[START]

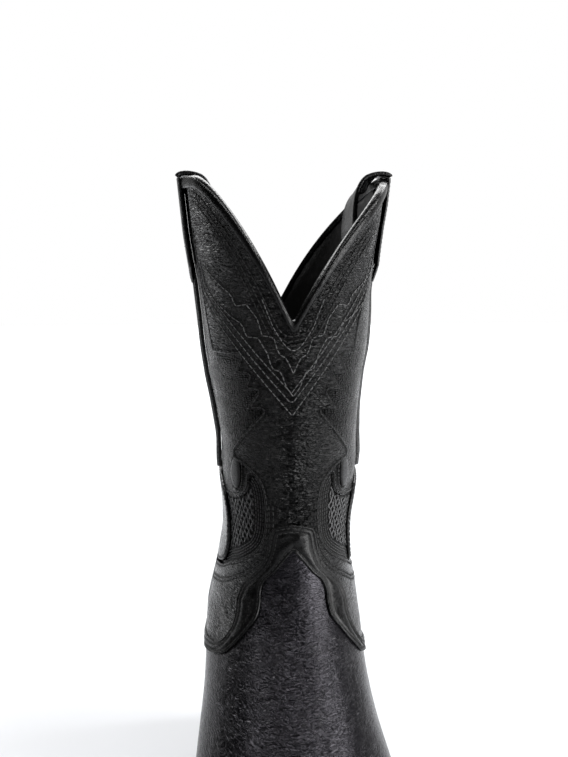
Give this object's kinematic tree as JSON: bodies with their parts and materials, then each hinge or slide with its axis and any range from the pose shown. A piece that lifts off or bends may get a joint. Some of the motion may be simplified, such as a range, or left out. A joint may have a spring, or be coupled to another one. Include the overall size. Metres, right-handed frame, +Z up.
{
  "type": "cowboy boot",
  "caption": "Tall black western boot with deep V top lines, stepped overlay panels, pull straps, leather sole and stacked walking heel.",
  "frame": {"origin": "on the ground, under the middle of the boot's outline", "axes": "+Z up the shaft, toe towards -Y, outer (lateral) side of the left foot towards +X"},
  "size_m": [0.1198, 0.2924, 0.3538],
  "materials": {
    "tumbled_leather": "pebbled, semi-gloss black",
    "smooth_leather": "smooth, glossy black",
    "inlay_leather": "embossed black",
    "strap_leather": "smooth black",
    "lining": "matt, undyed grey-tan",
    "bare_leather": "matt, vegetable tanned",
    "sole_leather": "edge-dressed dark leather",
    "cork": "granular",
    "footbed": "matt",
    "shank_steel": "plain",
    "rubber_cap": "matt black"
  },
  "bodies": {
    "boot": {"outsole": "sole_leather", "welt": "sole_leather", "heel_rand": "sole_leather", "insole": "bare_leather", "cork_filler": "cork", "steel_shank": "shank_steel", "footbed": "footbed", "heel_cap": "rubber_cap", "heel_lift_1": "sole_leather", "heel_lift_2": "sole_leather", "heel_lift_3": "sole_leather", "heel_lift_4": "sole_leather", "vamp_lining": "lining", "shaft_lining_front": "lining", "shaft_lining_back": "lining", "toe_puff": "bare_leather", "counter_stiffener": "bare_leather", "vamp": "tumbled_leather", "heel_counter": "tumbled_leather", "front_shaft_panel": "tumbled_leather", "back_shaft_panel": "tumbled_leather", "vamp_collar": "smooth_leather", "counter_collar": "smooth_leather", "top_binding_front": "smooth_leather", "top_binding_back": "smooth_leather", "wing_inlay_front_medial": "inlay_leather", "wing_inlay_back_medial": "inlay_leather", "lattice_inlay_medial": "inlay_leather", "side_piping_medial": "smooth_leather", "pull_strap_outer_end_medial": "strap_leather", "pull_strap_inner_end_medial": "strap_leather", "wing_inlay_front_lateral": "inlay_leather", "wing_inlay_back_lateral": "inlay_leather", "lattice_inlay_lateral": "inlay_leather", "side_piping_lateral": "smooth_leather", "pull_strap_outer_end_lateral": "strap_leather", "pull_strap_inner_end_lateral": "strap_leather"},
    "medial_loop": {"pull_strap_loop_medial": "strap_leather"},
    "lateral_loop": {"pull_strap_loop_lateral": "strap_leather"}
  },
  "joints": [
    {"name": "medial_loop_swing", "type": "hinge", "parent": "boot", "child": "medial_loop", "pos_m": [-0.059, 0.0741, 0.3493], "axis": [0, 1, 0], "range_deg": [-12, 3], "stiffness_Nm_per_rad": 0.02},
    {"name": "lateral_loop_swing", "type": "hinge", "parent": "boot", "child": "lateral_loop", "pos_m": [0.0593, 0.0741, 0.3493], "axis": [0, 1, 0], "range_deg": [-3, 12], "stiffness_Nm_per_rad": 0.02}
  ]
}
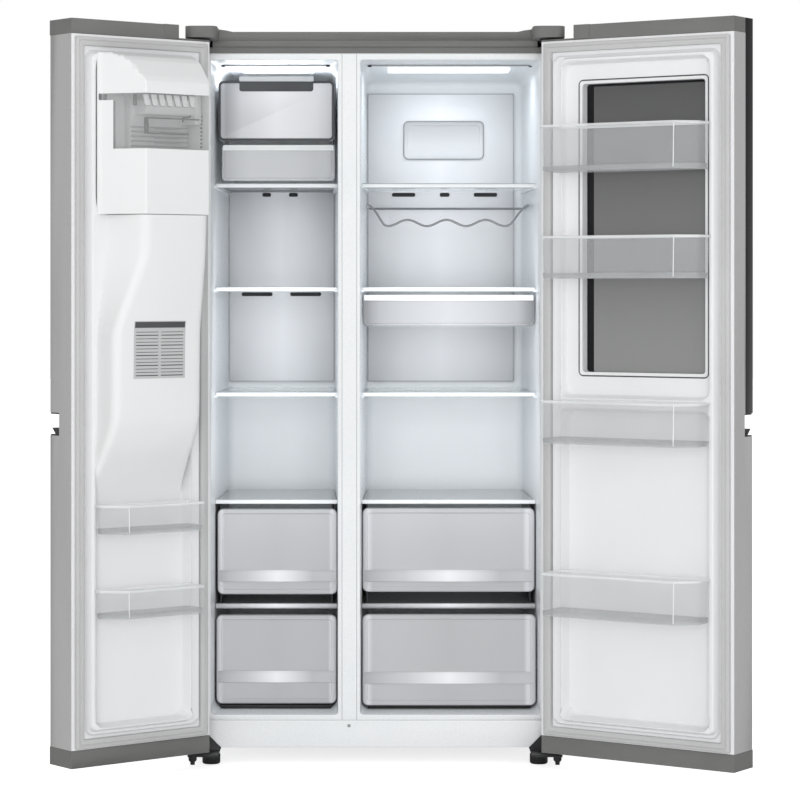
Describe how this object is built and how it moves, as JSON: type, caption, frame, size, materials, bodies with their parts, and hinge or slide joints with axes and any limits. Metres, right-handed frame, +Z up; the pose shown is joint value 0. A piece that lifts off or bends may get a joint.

[END]

# Exercise aim:
Write the complete data out, exactly as above.

# Correct output:
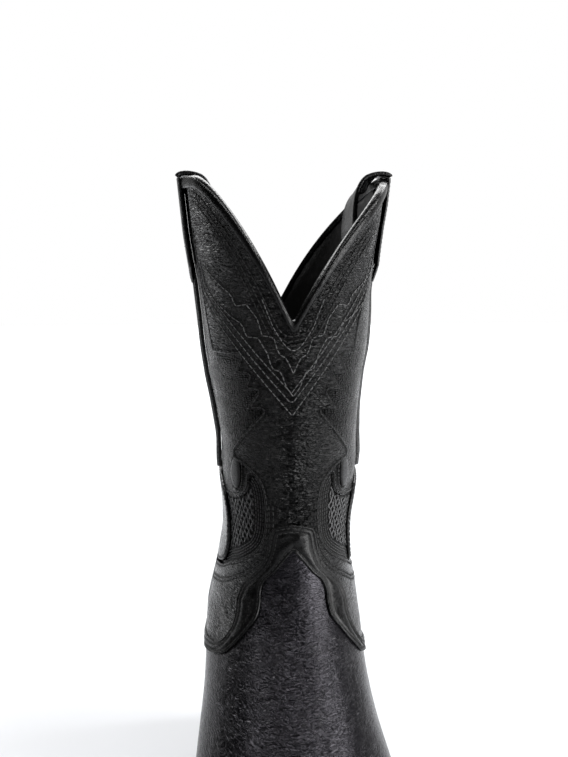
Give this object's kinematic tree as JSON: bodies with their parts and materials, then each hinge or slide with its axis and any range from the pose shown. A piece that lifts off or bends may get a joint. Some of the motion may be simplified, such as a range, or left out. A joint may have a spring, or be coupled to another one. Include the overall size. Metres, right-handed frame, +Z up.
{
  "type": "cowboy boot",
  "caption": "Tall black western boot with deep V top lines, stepped overlay panels, pull straps, leather sole and stacked walking heel.",
  "frame": {"origin": "on the ground, under the middle of the boot's outline", "axes": "+Z up the shaft, toe towards -Y, outer (lateral) side of the left foot towards +X"},
  "size_m": [0.1198, 0.2924, 0.3538],
  "materials": {
    "tumbled_leather": "pebbled, semi-gloss black",
    "smooth_leather": "smooth, glossy black",
    "inlay_leather": "embossed black",
    "strap_leather": "smooth black",
    "lining": "matt, undyed grey-tan",
    "bare_leather": "matt, vegetable tanned",
    "sole_leather": "edge-dressed dark leather",
    "cork": "granular",
    "footbed": "matt",
    "shank_steel": "plain",
    "rubber_cap": "matt black"
  },
  "bodies": {
    "boot": {"outsole": "sole_leather", "welt": "sole_leather", "heel_rand": "sole_leather", "insole": "bare_leather", "cork_filler": "cork", "steel_shank": "shank_steel", "footbed": "footbed", "heel_cap": "rubber_cap", "heel_lift_1": "sole_leather", "heel_lift_2": "sole_leather", "heel_lift_3": "sole_leather", "heel_lift_4": "sole_leather", "vamp_lining": "lining", "shaft_lining_front": "lining", "shaft_lining_back": "lining", "toe_puff": "bare_leather", "counter_stiffener": "bare_leather", "vamp": "tumbled_leather", "heel_counter": "tumbled_leather", "front_shaft_panel": "tumbled_leather", "back_shaft_panel": "tumbled_leather", "vamp_collar": "smooth_leather", "counter_collar": "smooth_leather", "top_binding_front": "smooth_leather", "top_binding_back": "smooth_leather", "wing_inlay_front_medial": "inlay_leather", "wing_inlay_back_medial": "inlay_leather", "lattice_inlay_medial": "inlay_leather", "side_piping_medial": "smooth_leather", "pull_strap_outer_end_medial": "strap_leather", "pull_strap_inner_end_medial": "strap_leather", "wing_inlay_front_lateral": "inlay_leather", "wing_inlay_back_lateral": "inlay_leather", "lattice_inlay_lateral": "inlay_leather", "side_piping_lateral": "smooth_leather", "pull_strap_outer_end_lateral": "strap_leather", "pull_strap_inner_end_lateral": "strap_leather"},
    "medial_loop": {"pull_strap_loop_medial": "strap_leather"},
    "lateral_loop": {"pull_strap_loop_lateral": "strap_leather"}
  },
  "joints": [
    {"name": "medial_loop_swing", "type": "hinge", "parent": "boot", "child": "medial_loop", "pos_m": [-0.059, 0.0741, 0.3493], "axis": [0, 1, 0], "range_deg": [-12, 3], "stiffness_Nm_per_rad": 0.02},
    {"name": "lateral_loop_swing", "type": "hinge", "parent": "boot", "child": "lateral_loop", "pos_m": [0.0593, 0.0741, 0.3493], "axis": [0, 1, 0], "range_deg": [-3, 12], "stiffness_Nm_per_rad": 0.02}
  ]
}
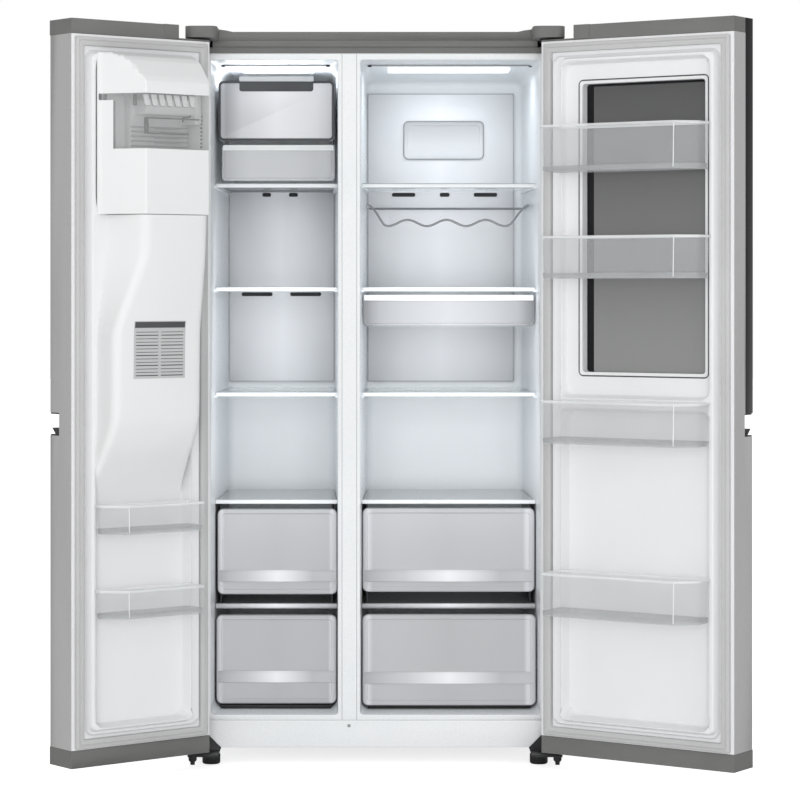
Describe how this object is built and how it moves, as JSON: type, caption, frame, size, materials, bodies with their parts, and hinge or slide joints with axes and any limits. Metres, right-handed frame, +Z up; the pose shown is joint value 0. A piece that lifts off or bends may get a joint.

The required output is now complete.